Had producers bothered to ask, women might learn that Schlafly was respected and treasured in her marriage, and in the conservative movement; but the cultural elites couldn’t risk letting that word get out. If they had asked her daughter, their caricature of Schlafly and her husband sharing a bedroom but maintaining separate twin beds would be shattered in favor of the reality that the couple shared a bed and that Schlafly drew great strength, fulfillment and liberation from her marriage.
Regardless of your stance on ERA or your opinion about Schlafly, any intellectually honest viewer should be outraged by MRS. AMERICA. Love her or hate her, Schlafly was a formidable woman who empowered, inspired and gave a voice to the forgotten women of her generation. Schlafly defeated the most powerful political movement of the 1970s and raised up one of the nation’s most powerful political movements to date. She paved the way for countless strong pro-family female voices on the public stage. Depicting her as a subjugated pawn and victim is yet another act of anti-woman aggression from Hollywood.
*Editor’s Note by Dr. Ted Baehr: I knew Phyllis Schlafly for over 20 years. She was one of my favorite people, and we met several times a year. She was always friendly and gracious and brilliant.
MRS. AMERICA is a dramatic mess, to address the production. The direction is bad. There is no jeopardy. The characters were flat and stereotypical. The conflict was static too often.
MRS. AMERICA is bad TV and drama. not to mention it replaced plot development with sarcasm. The filmmakers have no clue about Christians or real life outside their bubble.

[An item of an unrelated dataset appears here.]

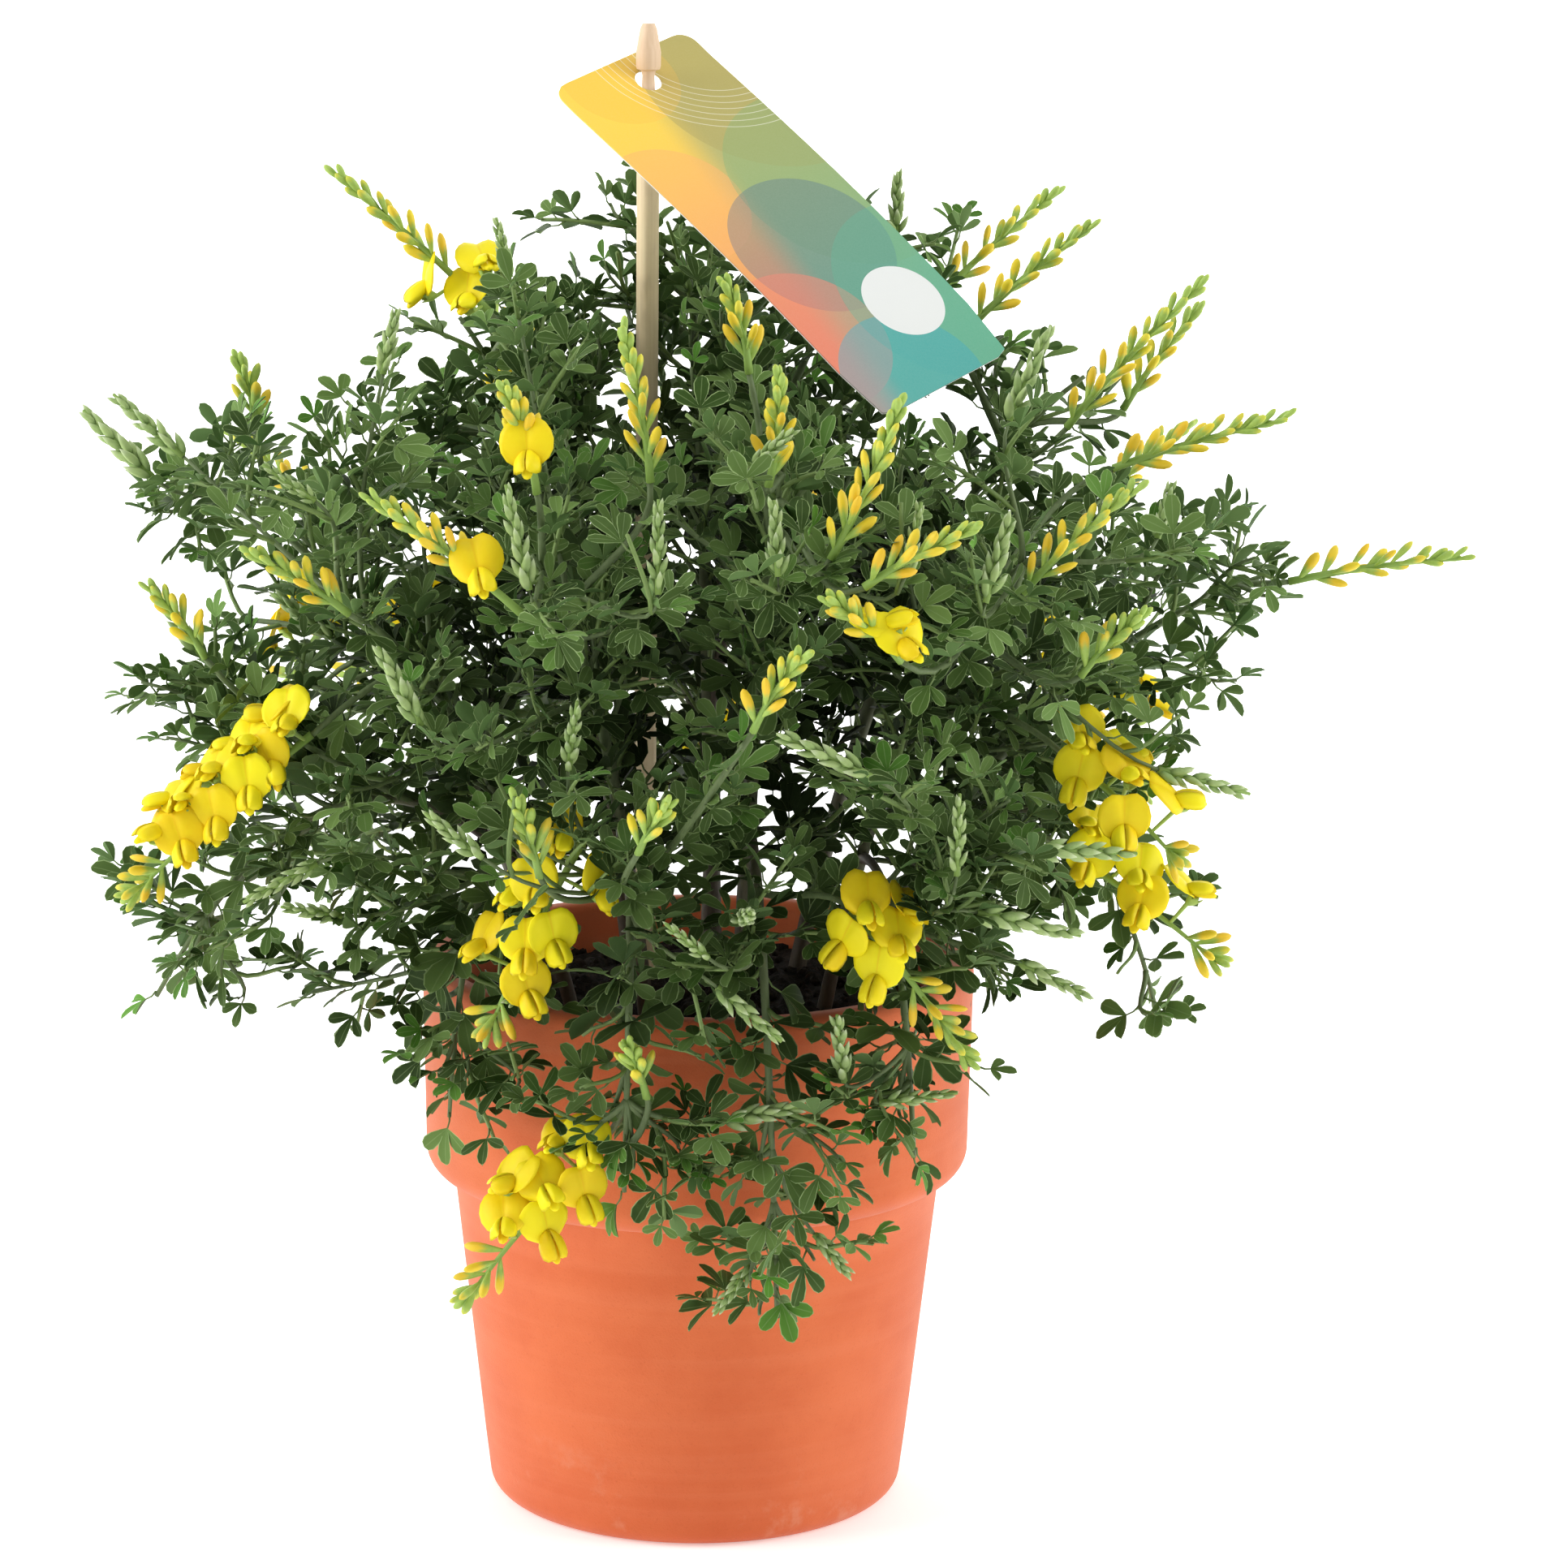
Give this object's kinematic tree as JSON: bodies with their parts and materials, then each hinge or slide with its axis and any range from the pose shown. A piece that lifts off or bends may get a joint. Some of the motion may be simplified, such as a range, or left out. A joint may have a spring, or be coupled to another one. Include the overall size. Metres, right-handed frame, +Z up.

By the way, I was a card carrying member of the communist National Lawyers Guild in 1970 and 1972 (Jesus rescued me in 1975), and attending NYU Law – the most left wing law school and one of the top three law schools in the USA. I knew Gloria Steinem, Betty Friedan, etc. and went to their lectures and meetings at NYU. They had much more depth and gravitas than the flat characters in the program MRS. AMERICA.